__What needs to be done__. Each record needs to be echoed exactly; can you do that?

====

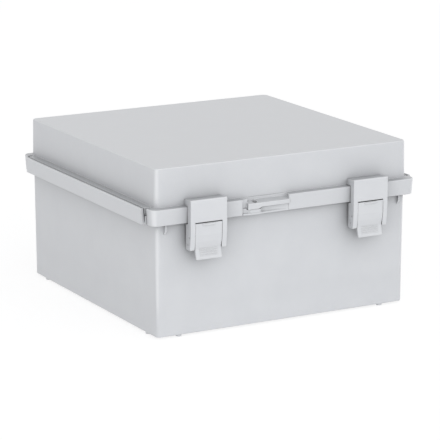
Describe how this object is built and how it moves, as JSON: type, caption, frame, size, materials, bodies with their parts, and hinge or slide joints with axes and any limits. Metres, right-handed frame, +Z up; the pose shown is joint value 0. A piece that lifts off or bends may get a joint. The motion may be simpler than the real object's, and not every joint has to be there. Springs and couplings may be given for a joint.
{
  "type": "hinged polycarbonate enclosure",
  "caption": "Square hinged polycarbonate wall box with an overhanging lid skirt, clip latches with release rockers, pinned hinges behind, a padlock eye and side guards.",
  "frame": {"origin": "middle of the four wall fixing holes, at the level of the feet it lies on", "axes": "+Z up through the lid, -Y towards the latches, +Y towards the hinges, -X left"},
  "size_m": [0.3244, 0.3359, 0.179],
  "materials": {
    "grey_polycarbonate": "satin moulded, fine grain",
    "seal": "foamed, matt",
    "steel": "drawn stainless",
    "brass": "turned"
  },
  "bodies": {
    "base": {"base_shell": "grey_polycarbonate", "threaded_inserts": "brass", "side_guard_left": "grey_polycarbonate", "side_guard_right": "grey_polycarbonate", "guard_screws": "steel", "hinge_pin_left": "steel", "hinge_pin_right": "steel"},
    "lid": {"lid_shell": "grey_polycarbonate", "lid_seal": "seal", "hinge_leaf_left": "grey_polycarbonate", "hinge_leaf_right": "grey_polycarbonate", "hinge_screws": "steel"},
    "latch_l": {"latch_left": "grey_polycarbonate", "latch_pin_left": "steel", "rocker_pin_left": "steel"},
    "latch_r": {"latch_right": "grey_polycarbonate", "latch_pin_right": "steel", "rocker_pin_right": "steel"},
    "release_l": {"release_left": "grey_polycarbonate"},
    "release_r": {"release_right": "grey_polycarbonate"}
  },
  "joints": [
    {"name": "lid_hinge", "type": "hinge", "parent": "base", "child": "lid", "pos_m": [0, 0.166, 0.13], "axis": [-1, 0, 0], "range_deg": [0, 110]},
    {"name": "latch_left_swing", "type": "hinge", "parent": "base", "child": "latch_l", "pos_m": [-0.097, -0.1582, 0.099], "axis": [1, 0, 0], "range_deg": [0, 50]},
    {"name": "latch_right_swing", "type": "hinge", "parent": "base", "child": "latch_r", "pos_m": [0.097, -0.1582, 0.099], "axis": [1, 0, 0], "range_deg": [0, 50]},
    {"name": "release_left_rock", "type": "hinge", "parent": "latch_l", "child": "release_l", "pos_m": [-0.097, -0.161, 0.1065], "axis": [-1, 0, 0], "range_deg": [0, 17]},
    {"name": "release_right_rock", "type": "hinge", "parent": "latch_r", "child": "release_r", "pos_m": [0.097, -0.161, 0.1065], "axis": [-1, 0, 0], "range_deg": [0, 17]}
  ]
}
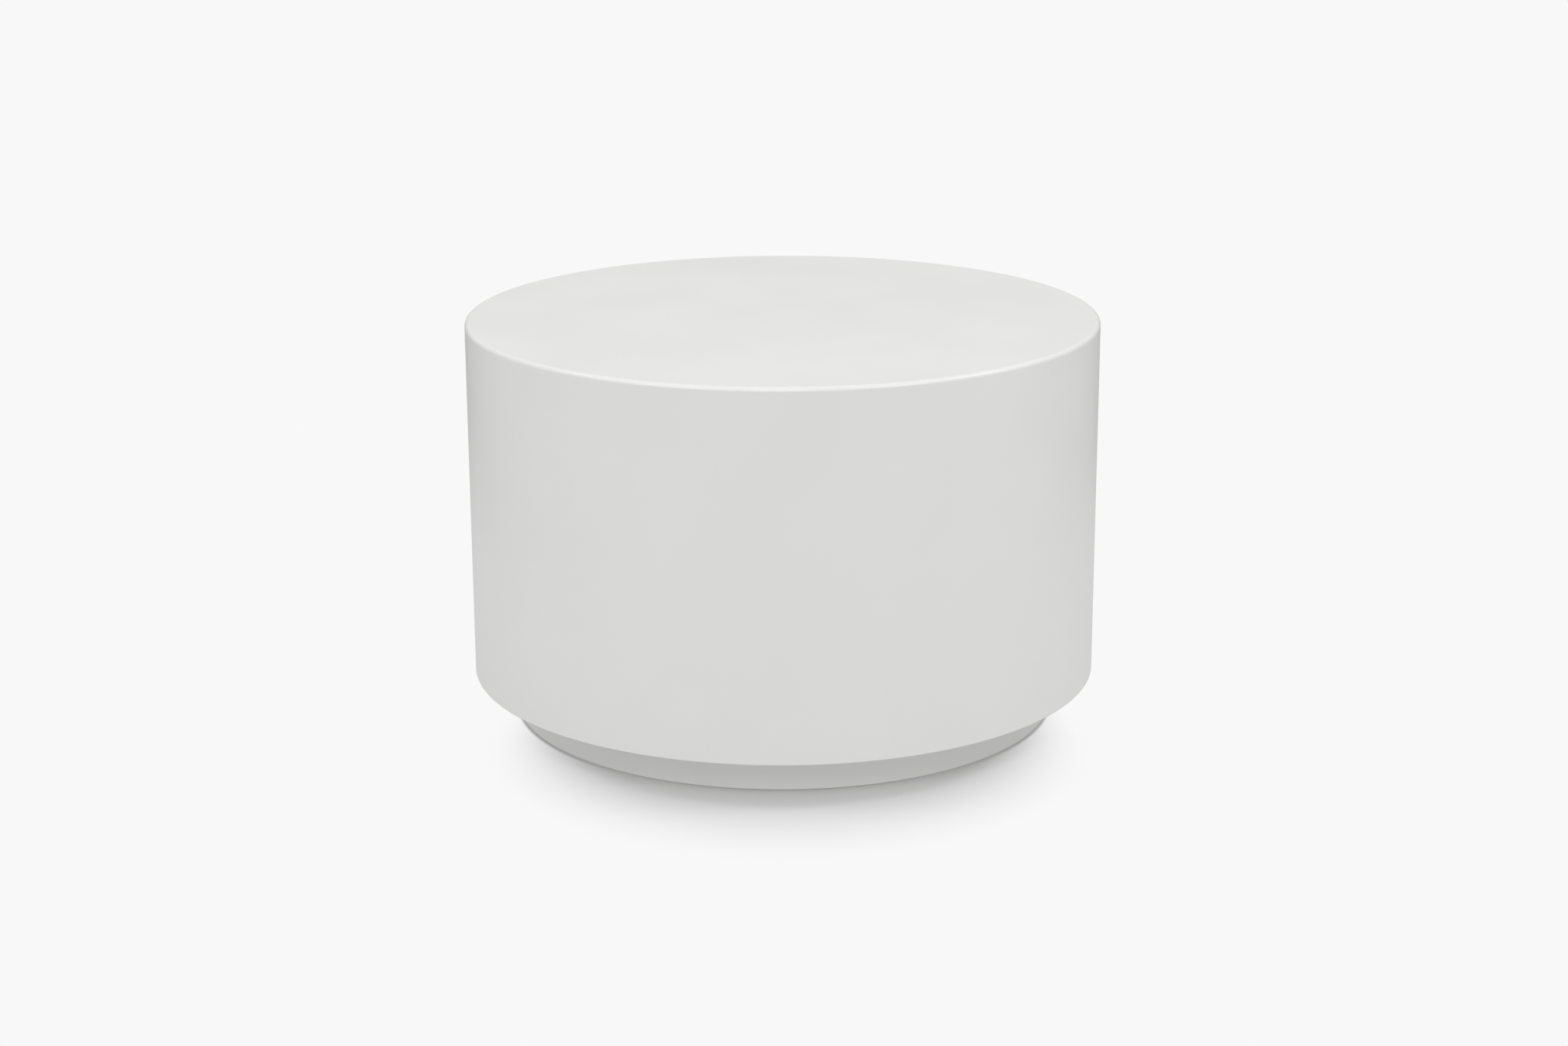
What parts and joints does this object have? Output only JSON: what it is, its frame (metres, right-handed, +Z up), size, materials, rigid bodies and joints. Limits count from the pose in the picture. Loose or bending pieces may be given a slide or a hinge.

====

__Solution to this exercise__.
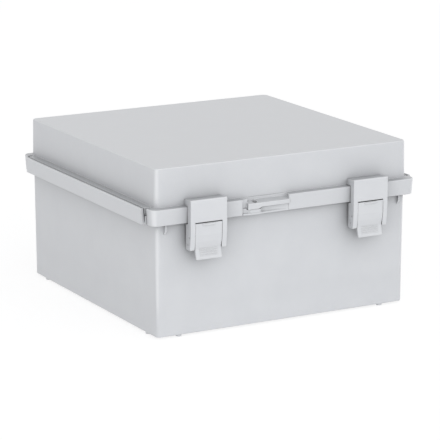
Describe how this object is built and how it moves, as JSON: type, caption, frame, size, materials, bodies with their parts, and hinge or slide joints with axes and any limits. Metres, right-handed frame, +Z up; the pose shown is joint value 0. A piece that lifts off or bends may get a joint. The motion may be simpler than the real object's, and not every joint has to be there. Springs and couplings may be given for a joint.
{
  "type": "hinged polycarbonate enclosure",
  "caption": "Square hinged polycarbonate wall box with an overhanging lid skirt, clip latches with release rockers, pinned hinges behind, a padlock eye and side guards.",
  "frame": {"origin": "middle of the four wall fixing holes, at the level of the feet it lies on", "axes": "+Z up through the lid, -Y towards the latches, +Y towards the hinges, -X left"},
  "size_m": [0.3244, 0.3359, 0.179],
  "materials": {
    "grey_polycarbonate": "satin moulded, fine grain",
    "seal": "foamed, matt",
    "steel": "drawn stainless",
    "brass": "turned"
  },
  "bodies": {
    "base": {"base_shell": "grey_polycarbonate", "threaded_inserts": "brass", "side_guard_left": "grey_polycarbonate", "side_guard_right": "grey_polycarbonate", "guard_screws": "steel", "hinge_pin_left": "steel", "hinge_pin_right": "steel"},
    "lid": {"lid_shell": "grey_polycarbonate", "lid_seal": "seal", "hinge_leaf_left": "grey_polycarbonate", "hinge_leaf_right": "grey_polycarbonate", "hinge_screws": "steel"},
    "latch_l": {"latch_left": "grey_polycarbonate", "latch_pin_left": "steel", "rocker_pin_left": "steel"},
    "latch_r": {"latch_right": "grey_polycarbonate", "latch_pin_right": "steel", "rocker_pin_right": "steel"},
    "release_l": {"release_left": "grey_polycarbonate"},
    "release_r": {"release_right": "grey_polycarbonate"}
  },
  "joints": [
    {"name": "lid_hinge", "type": "hinge", "parent": "base", "child": "lid", "pos_m": [0, 0.166, 0.13], "axis": [-1, 0, 0], "range_deg": [0, 110]},
    {"name": "latch_left_swing", "type": "hinge", "parent": "base", "child": "latch_l", "pos_m": [-0.097, -0.1582, 0.099], "axis": [1, 0, 0], "range_deg": [0, 50]},
    {"name": "latch_right_swing", "type": "hinge", "parent": "base", "child": "latch_r", "pos_m": [0.097, -0.1582, 0.099], "axis": [1, 0, 0], "range_deg": [0, 50]},
    {"name": "release_left_rock", "type": "hinge", "parent": "latch_l", "child": "release_l", "pos_m": [-0.097, -0.161, 0.1065], "axis": [-1, 0, 0], "range_deg": [0, 17]},
    {"name": "release_right_rock", "type": "hinge", "parent": "latch_r", "child": "release_r", "pos_m": [0.097, -0.161, 0.1065], "axis": [-1, 0, 0], "range_deg": [0, 17]}
  ]
}
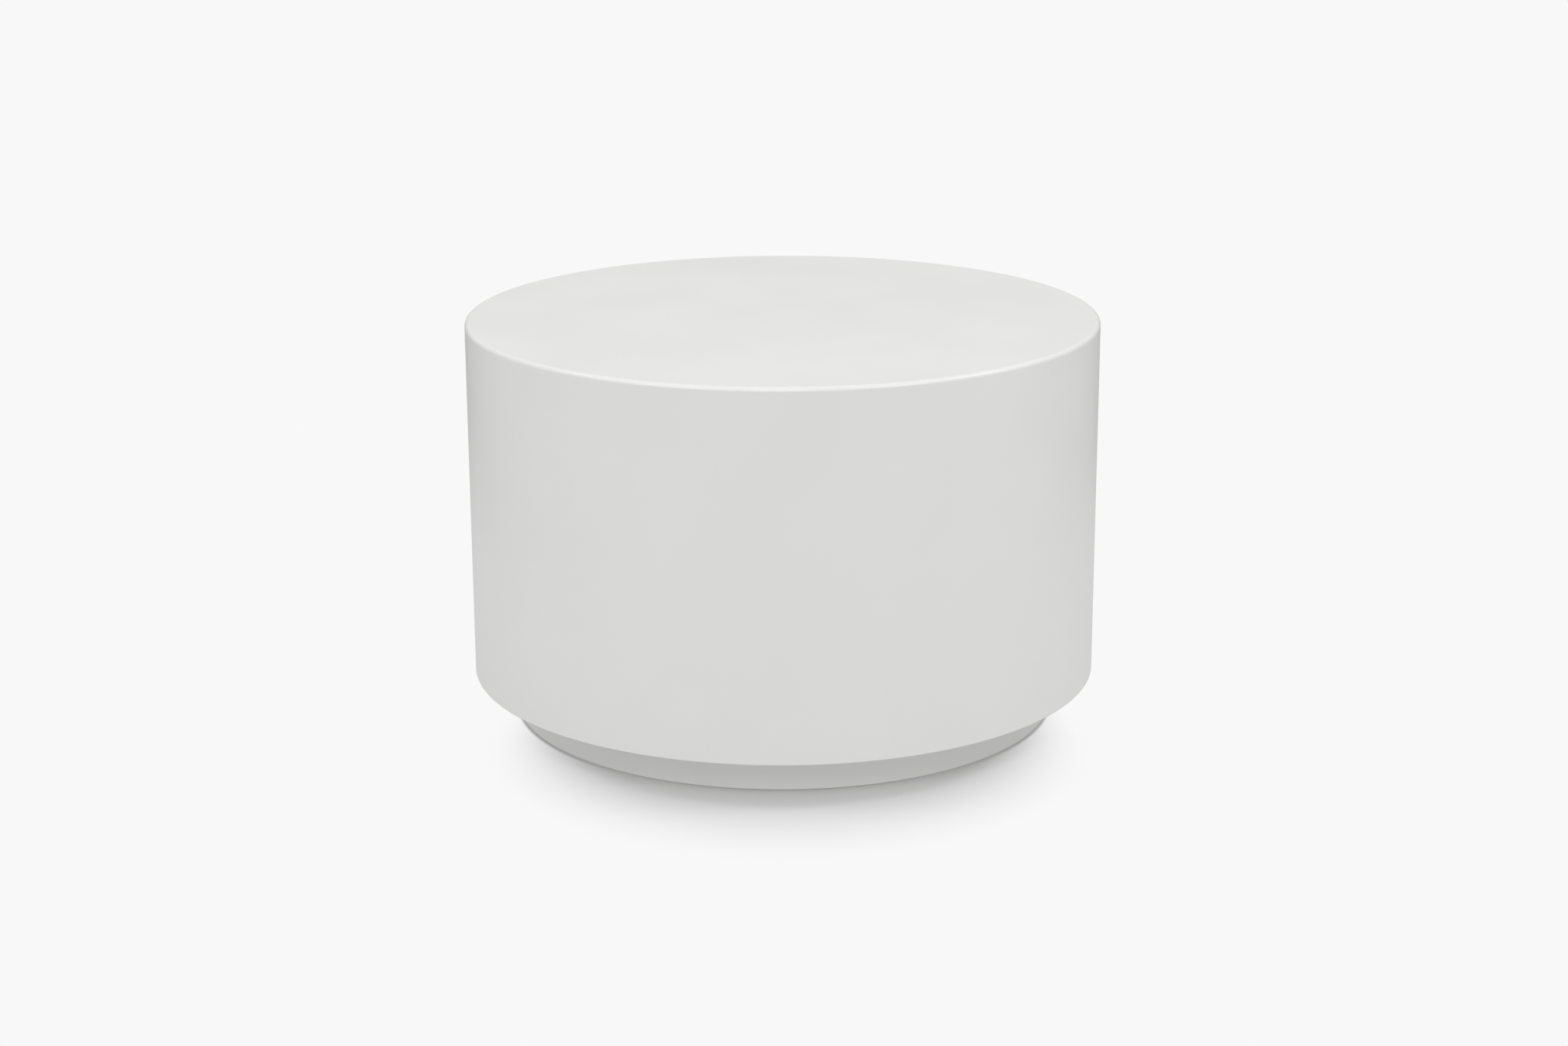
What parts and joints does this object have? Output only JSON: what it is, its frame (metres, right-handed, +Z up), size, materials, rigid bodies and joints. Limits count from the pose in the picture. Loose or bending pieces may be given a slide or a hinge.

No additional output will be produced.